Cooperative Slotted Aloha for Multi-Base Station Systems

Abstract

We introduce a framework to study slotted Aloha with cooperative base stations. Assuming a geographic-proximity communication model, we propose several decoding algorithms with different degrees of base stations' cooperation (noncooperative, spatial, temporal, and spatio-temporal). With spatial cooperation, neighboring base stations inform each other whenever they collect a user within their coverage overlap; temporal cooperation corresponds to (temporal) successive interference cancellation done locally at each station. We analyze the four decoding algorithms and establish several fundamental results. With all algorithms, the peak throughput (average number of decoded users per slot, across all base stations) increases linearly with the number of base stations. Further, temporal and spatio-temporal cooperations exhibit a threshold behavior with respect to the normalized load (number of users per station, per slot).

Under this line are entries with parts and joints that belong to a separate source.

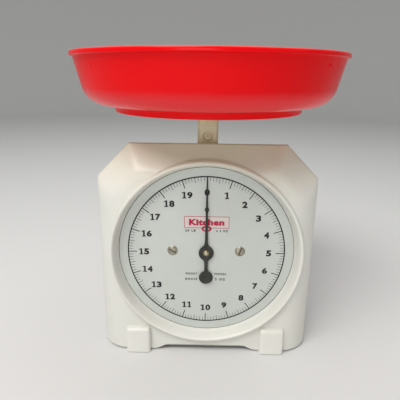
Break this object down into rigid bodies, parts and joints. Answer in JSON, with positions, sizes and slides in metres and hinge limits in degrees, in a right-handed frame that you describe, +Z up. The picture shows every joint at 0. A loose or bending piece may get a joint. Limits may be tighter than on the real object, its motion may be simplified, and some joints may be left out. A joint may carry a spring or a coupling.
{
  "type": "kitchen scale",
  "caption": "Spring kitchen scale: cream plastic case with a round dial and needle, and a red round pan on a post.",
  "frame": {"origin": "on the table under the middle of the pan and its post", "axes": "+X to the right facing the dial, +Y away from the user, +Z up"},
  "size_m": [0.24, 0.24, 0.2652],
  "materials": {
    "cream_plastic": "moulded, slightly worn",
    "post_plastic": "moulded, yellowed",
    "red_plastic": "glossy, lightly scratched",
    "clear_lens": "clear",
    "dial_metal": "printed, satin silver",
    "pointer_black": "matt black",
    "brass": "turned",
    "aged_nickel": "tarnished plating",
    "steel": "zinc plated",
    "painted_base": "grey paint",
    "black_rubber": "matt",
    "black_plastic": "moulded, ribbed"
  },
  "bodies": {
    "case": {"front_case": "cream_plastic", "rear_case": "cream_plastic", "base_plate": "painted_base", "rubber_feet": "black_rubber", "case_screws": "steel", "base_screws": "steel", "lens": "clear_lens", "lens_ring": "cream_plastic", "dial_plate": "dial_metal", "dial_screws": "aged_nickel", "front_plate": "steel", "back_plate": "steel", "pillars": "steel", "pillar_nuts": "steel", "chassis_screws": "steel", "pinion_bracket": "steel", "bracket_rivets": "steel", "front_bush": "brass", "rear_bush": "brass", "upper_frame_pin": "steel", "lower_frame_pin": "steel", "arm_spacers": "steel", "left_spring": "steel", "right_spring": "steel", "spring_hanger": "steel"},
    "column": {"column": "steel", "pan_support": "post_plastic", "post_screw": "post_plastic", "crossbar": "steel", "crossbar_rivets": "steel", "rack_bracket": "steel", "bracket_pins": "steel", "rack": "brass", "upper_column_pin": "steel", "lower_column_pin": "steel"},
    "bowl": {"bowl": "red_plastic"},
    "upper_arm": {"upper_arm": "steel"},
    "lower_arm": {"lower_arm": "steel"},
    "pointer": {"pointer": "pointer_black", "pointer_boss": "brass", "pinion": "brass", "pinion_shaft": "steel"},
    "zero_knob": {"zero_knob": "black_plastic", "zero_screw": "steel"}
  },
  "joints": [
    {"name": "pan_travel", "type": "slide", "parent": "case", "child": "column", "axis": [0, 0, -1], "range_m": [0, 0.0157], "stiffness_N_per_m": 5670, "springref_m": -0.0012, "deforming": ["left_spring", "right_spring"]},
    {"name": "bowl_lift", "type": "slide", "parent": "column", "child": "bowl", "axis": [0, 0, 1], "range_m": [0, 0.06]},
    {"name": "pointer_turn", "type": "hinge", "parent": "case", "child": "pointer", "pos_m": [0, -0.05, 0.096], "axis": [0, 1, 0], "range_deg": [0, 360]},
    {"name": "upper_arm_swing", "type": "hinge", "parent": "case", "child": "upper_arm", "pos_m": [-0.05545, 0, 0.14215], "axis": [0, 1, 0], "range_deg": [0, 16.5]},
    {"name": "lower_arm_swing", "type": "hinge", "parent": "case", "child": "lower_arm", "pos_m": [-0.05545, 0, 0.05215], "axis": [0, 1, 0], "range_deg": [0, 16.5]},
    {"name": "zero_turn", "type": "hinge", "parent": "case", "child": "zero_knob", "pos_m": [0, 0.02, 0.18], "axis": [0, 0, 1], "range_deg": [-540, 540]}
  ],
  "couplings": [
    {"joint": "pointer_turn", "follows": "pan_travel", "rad_per_m": 400},
    {"joint": "upper_arm_swing", "follows": "pan_travel", "rad_per_m": 17.916},
    {"joint": "lower_arm_swing", "follows": "pan_travel", "rad_per_m": 17.916}
  ]
}
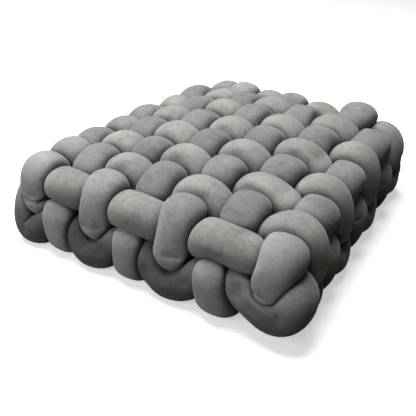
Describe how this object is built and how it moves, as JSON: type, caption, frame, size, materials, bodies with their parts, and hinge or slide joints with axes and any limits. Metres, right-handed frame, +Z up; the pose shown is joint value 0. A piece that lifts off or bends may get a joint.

There exists a positive load G*, such that, below G*, the decoding probability is asymptotically maximal possible, equal the probability that a user is heard by at least one base station; with non-cooperative decoding and spatial cooperation, we show that G* is zero. Finally, with spatio-temporal cooperation, we optimize the degree distribution according to which users transmit their packet replicas; the optimum is in general very different from the corresponding optimal distribution of the single-base station system.